World War II analogies are overused, but the Russian/Ukraine conflict is literally a land war in Europe, so they often fit in its case. As Larry J. Haas, senior fellow at the American Foreign Policy Council, recently explained, “(B)oth Berlin and Tokyo mistook U.S. passivity in the 1930s as permanent weakness,” stressing that, according to many historians, “[E]very German success in Europe spurred further Japanese aggression in Asia, and every Japanese victory in Asia strengthened Hitler’s resolve to press forward in Europe.” If what’s past is prologue, China will see Russian victory in Ukraine as an opportunity to take Taiwan and press forward with whatever other conquest it desires.
Dwight Eisenhower, the conquering hero of World War II, understood that American global engagement, especially countering the Soviet Union, was in American interests, and that a lack of attention to world affairs would come back to haunt the U.S. Indeed, Ike’s main reason for running for president was to defeat Ohio Sen. Robert Taft who, according to various scholars, “did not welcome the intrusion of foreign policy,” into his domestic vision and preferred to “let the rest of the world go its own way if it would only go without bothering the United States.”
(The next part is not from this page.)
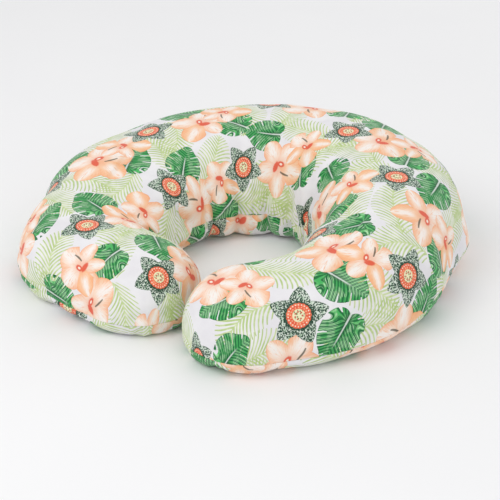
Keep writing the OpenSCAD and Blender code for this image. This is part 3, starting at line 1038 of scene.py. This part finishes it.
def make(name, verts, faces, material, cloth_at=None):
    """A smooth-shaded object; cloth_at holds the flat-cloth place of each point."""
    mesh = bpy.data.meshes.new(name)
    mesh.from_pydata(np.asarray(verts).tolist(), [], [list(map(int, f)) for f in faces])
    mesh.update()
    ob = bpy.data.objects.new(name, mesh)
    scene.collection.objects.link(ob)
    mesh.materials.append(material)
    mesh.polygons.foreach_set("use_smooth", [True] * len(mesh.polygons))
    if cloth_at is not None:
        coords = np.zeros((len(verts), 3), np.float32)
        coords[:, :2] = cloth_at
        attribute = mesh.attributes.new("cloth_at", "FLOAT_VECTOR", "POINT")
        attribute.data.foreach_set("vector", coords.ravel())
    return ob


SIDES = ("left", "right")


def cut(g):
    """The rows of a panel grid on the left and on the right of the back's middle."""
    middle = int(np.argmin(np.abs(g["rows"] - 0.5)))
    return slice(0, middle + 1), slice(middle, None)


def halves(g, P, name, thick, material):
    """Cuts a panel at the middle of the back into a left and a right closed sheet of cloth, each
    with the flat-cloth place of its points and with its normals shared along the cut."""
    N = grid_normals(P, g["up"])
    out = []
    for side, part in zip(SIDES, cut(g)):
        p, n, flat = P[part], N[part], g["F"][part].reshape(-1, 2)
        if not g["up"]:
            flat = flat * np.array([1, -1]) + BOTTOM_SHIFT
        rows, cols = p.shape[:2]
        faces_out = grid_faces(rows, cols, g["up"])
        rim = rim_faces(rows, cols)
        if not g["up"]:
            rim = rim[:, ::-1]
        inside = p - n * thick
        inside[..., 2] = np.maximum(inside[..., 2], p[..., 2].min() / 2)
        verts = np.concatenate([p.reshape(-1, 3), inside.reshape(-1, 3)])
        faces = np.concatenate([faces_out, faces_out[:, ::-1] + rows * cols, rim])
        ob = make(f"{name}_{side}", verts, faces, material, np.concatenate([flat, flat]))
        vertex = np.zeros(len(ob.data.loops), np.int32)
        ob.data.loops.foreach_get("vertex_index", vertex)
        corner = np.concatenate([n.reshape(-1, 3), -n.reshape(-1, 3)])[vertex]
        on_rim = np.array([q.normal for q in ob.data.polygons[-len(rim):]])
        corner[-4 * len(rim):] = np.repeat(on_rim, 4, axis=0)
        ob.data.normals_split_custom_set(corner.tolist())
        out.append(ob)
    return out


def bend(ob, side):
    """Bakes a piece's transform into its mesh; the arm's flex joint is looked up but not used."""
    x = joints[side + "_arm_flex"]["pos_m"][0]
    side + "_arm"
    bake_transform(ob)


TAPER, POINT = 0.6, 0.4


def tube(path, radius, sides=6):
    """Verts, faces and thread coordinates of a thread along a path, closed with pointed ends."""
    path = np.asarray(path)
    d = np.gradient(path, axis=0)
    d /= np.linalg.norm(d, axis=1, keepdims=True)
    up = np.tile([0.0, 0.0, 1.0], (len(path), 1))
    up[np.abs(d[:, 2]) > 0.9] = (1.0, 0.0, 0.0)
    a = np.cross(d, up)
    a /= np.linalg.norm(a, axis=1, keepdims=True)
    b = np.cross(d, a)
    turn = np.arange(sides) * 2 * math.pi / sides
    r = np.full(len(path), radius)
    r[[0, -1]] = radius * TAPER
    ring = a[:, None] * np.cos(turn)[None, :, None] + b[:, None] * np.sin(turn)[None, :, None]
    verts = (path[:, None] + ring * r[:, None, None]).reshape(-1, 3)
    length = lengths(path)
    coords = np.stack(np.meshgrid(length, turn, indexing="ij"), -1).reshape(-1, 2)
    n = len(path)
    i, j = np.meshgrid(np.arange(n - 1), np.arange(sides), indexing="ij")
    k = (j + 1) % sides
    faces = np.stack([i * sides + j, i * sides + k, (i + 1) * sides + k, (i + 1) * sides + j], -1)
    faces = faces.reshape(-1, 4)
    ends = np.array([path[0] - d[0] * radius * POINT, path[-1] + d[-1] * radius * POINT])
    verts = np.concatenate([verts, ends])
    coords = np.concatenate([coords, [[length[0], 0], [length[-1], 0]]])
    tail = (n - 1) * sides
    first = [(n * sides, (q + 1) % sides, q) for q in range(sides)]
    last = [(n * sides + 1, tail + q, tail + (q + 1) % sides) for q in range(sides)]
    return verts, [tuple(f) for f in faces] + first + last, coords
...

While Lee is today playing the role of Taft–arguing that foreign policy is essentially a distraction–it’s unclear if anyone will play the role of Eisenhower. However, the majority of Republican voters strongly support Ukraine. The shibboleths Lee and his allies are making are cursory attempts at re-creating Taft’s banished worldview for modern times, and making it the majority position of Republicans. As prior great power conflicts fade into the distance, some are forgetting the lessons America learned. However well-intentioned, these ideas are just as dangerous to America’s interests as Taft’s were.